My qualifications as an expert in Constitutional Law are as follows:
I am a graduate of the University of Chicago, and Loyola School of Law.   I received my law degree on or about November 28, 1961   I am (or was ) listed in Who’s Who in America and Who’s Who in Law.    I argued the case of Terrazas vs. Vance before the Supreme Court of Illinois, and was the lead attorney in Berger vs. Berg, a teacher case in which the 7th Circuit ruled that a teacher under the circumstances of Ms.

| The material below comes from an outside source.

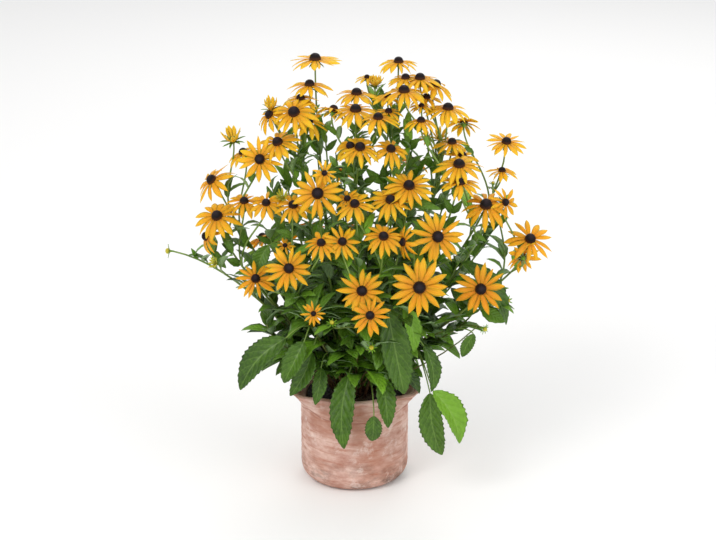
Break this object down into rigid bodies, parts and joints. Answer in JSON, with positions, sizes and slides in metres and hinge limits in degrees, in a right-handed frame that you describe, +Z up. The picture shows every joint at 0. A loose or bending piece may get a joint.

Berger had a liberty interest in her position.   Previously, any teacher without tenure was deemed not eligible to sue under 42 USCA 1983.   If you look up my name of WestLaw there is a list of some of the appeals that I handled, including a number of Civil Rights actions.
I can offer you the following opinion:    After reading the statute 755 ILCS 5/11a – 1 et seq.   It is my opinion that the Illinois legislature adopted a comprehensive plan for the protection of senior citizens and disabled people.    This plan has been ruled by the Illinois Supreme Court and the Appellate Court of Illinois to require strict compliance with 11a – 10 and have made the compliance jurisdictional.    They did this so as to protect the due process rights of senior citizens such as Mary Sykes.   The said statute is comprehensive in its attempt to protect senior citizens (and other disabled persons) from the Buck vs. Bell approach.    The declaration of incompetency is not a ‘death sentence’ and does not give the guardians a ‘life and death’ decree to deprive a senior of her liberty and property.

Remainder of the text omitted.